SET PROBLEM:
Exactly repeat the full listing that follows.

------ INFORMATION PROVIDED ------

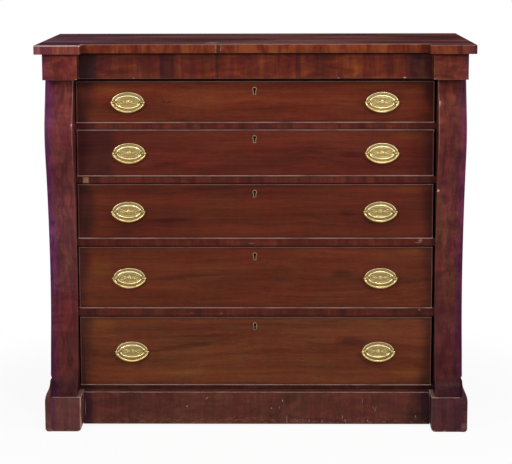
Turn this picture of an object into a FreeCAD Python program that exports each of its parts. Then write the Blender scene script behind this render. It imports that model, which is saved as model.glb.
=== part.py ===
import FreeCAD, Part
import os
from math import atan2, degrees
from FreeCAD import Vector

# Block front chest of five graduated drawers, in millimetres.
# Frame: the origin is on the floor under the centre of the top board,
# +X to the right of a person facing the drawers, +Y to the back, +Z up.
# Everything in front of the posts is placed by how far it stands forward of the post face.

# Carcase
case_width = 1150.0            # over the end frames
case_depth = 440.0             # front post face to the back
front_post_width = 73.0
front_post_depth = 70.0
rear_post_width = 60.0
rear_post_depth = 60.0

# Front, measured forward of the post face
face_forward = 6.0             # rails and drawer faces
frieze_forward = 35.0
frieze_block_forward = 85.0
foot_block_forward = 89.5
skirt_forward = 35.0

# Top board
top_thickness = 25.0
top_side_overhang = 20.0       # beyond the frieze blocks
top_front_overhang = 20.0      # beyond the frieze and its blocks
top_return_overhang = 12.0     # where the edge steps back beside each block
top_back_overhang = 15.0
top_edge_radius = 1.5

# Blocks, pilasters and base
pilaster_proud = 4.0           # pilaster side beyond the end frame
frieze_block_proud = 5.0       # frieze block side beyond the end frame
frieze_block_lap = 16.0        # frieze block over the drawer opening
foot_block_lap = 12.0          # foot block over the drawer opening
block_edge_radius = 1.2
foot_height = 100.0
foot_edge_radius = 3.0
skirt_floor_gap = 6.0
plinth_thickness = 16.0
plinth_height = 147.0
plinth_ogee_height = 63.0
plinth_toe_radius = 9.0

# Front curve of a pilaster: how far it stands forward, and at which height over the foot
pilaster_neck_forward = 33.0
pilaster_crown_forward = 74.5
pilaster_crown_height = 745.0
pilaster_waist_forward = 13.0
pilaster_waist_height = 325.0
pilaster_ankle_forward = 56.0
pilaster_ankle_height = 31.0

# Rails and the stack of drawers, lists from the top drawer down
bottom_rail_reveal = 11.0      # bottom rail seen above the skirt
bottom_rail_thickness = 20.0
divider_thicknesses = [16.0, 20.0, 21.0, 22.5]
divider_depth = 76.0
top_rail_height = 78.5
top_rail_depth = 26.0
frieze_reveal = 7.5            # top rail seen below the frieze
tenon_length = 12.0
tenon_inset = 3.5              # shoulder above and below a tenon
tenon_depth_inset = 6.0        # shoulder before and behind a tenon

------

SOLUTION TO THE EXERCISE:
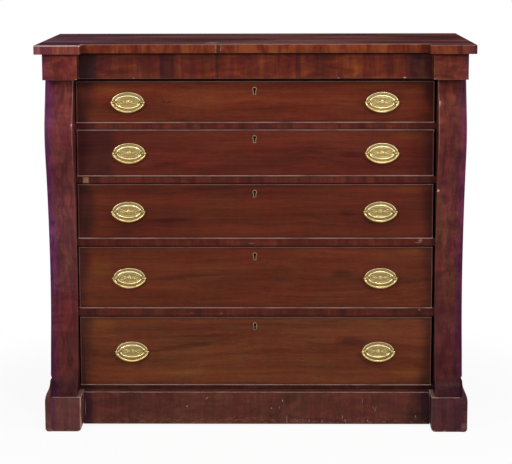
Turn this picture of an object into a FreeCAD Python program that exports each of its parts. Then write the Blender scene script behind this render. It imports that model, which is saved as model.glb.
=== part.py ===
import FreeCAD, Part
import os
from math import atan2, degrees
from FreeCAD import Vector

# Block front chest of five graduated drawers, in millimetres.
# Frame: the origin is on the floor under the centre of the top board,
# +X to the right of a person facing the drawers, +Y to the back, +Z up.
# Everything in front of the posts is placed by how far it stands forward of the post face.

# Carcase
case_width = 1150.0            # over the end frames
case_depth = 440.0             # front post face to the back
front_post_width = 73.0
front_post_depth = 70.0
rear_post_width = 60.0
rear_post_depth = 60.0

# Front, measured forward of the post face
face_forward = 6.0             # rails and drawer faces
frieze_forward = 35.0
frieze_block_forward = 85.0
foot_block_forward = 89.5
skirt_forward = 35.0

# Top board
top_thickness = 25.0
top_side_overhang = 20.0       # beyond the frieze blocks
top_front_overhang = 20.0      # beyond the frieze and its blocks
top_return_overhang = 12.0     # where the edge steps back beside each block
top_back_overhang = 15.0
top_edge_radius = 1.5

# Blocks, pilasters and base
pilaster_proud = 4.0           # pilaster side beyond the end frame
frieze_block_proud = 5.0       # frieze block side beyond the end frame
frieze_block_lap = 16.0        # frieze block over the drawer opening
foot_block_lap = 12.0          # foot block over the drawer opening
block_edge_radius = 1.2
foot_height = 100.0
foot_edge_radius = 3.0
skirt_floor_gap = 6.0
plinth_thickness = 16.0
plinth_height = 147.0
plinth_ogee_height = 63.0
plinth_toe_radius = 9.0

# Front curve of a pilaster: how far it stands forward, and at which height over the foot
pilaster_neck_forward = 33.0
pilaster_crown_forward = 74.5
pilaster_crown_height = 745.0
pilaster_waist_forward = 13.0
pilaster_waist_height = 325.0
pilaster_ankle_forward = 56.0
pilaster_ankle_height = 31.0

# Rails and the stack of drawers, lists from the top drawer down
bottom_rail_reveal = 11.0      # bottom rail seen above the skirt
bottom_rail_thickness = 20.0
divider_thicknesses = [16.0, 20.0, 21.0, 22.5]
divider_depth = 76.0
top_rail_height = 78.5
top_rail_depth = 26.0
frieze_reveal = 7.5            # top rail seen below the frieze
tenon_length = 12.0
tenon_inset = 3.5              # shoulder above and below a tenon
tenon_depth_inset = 6.0        # shoulder before and behind a tenon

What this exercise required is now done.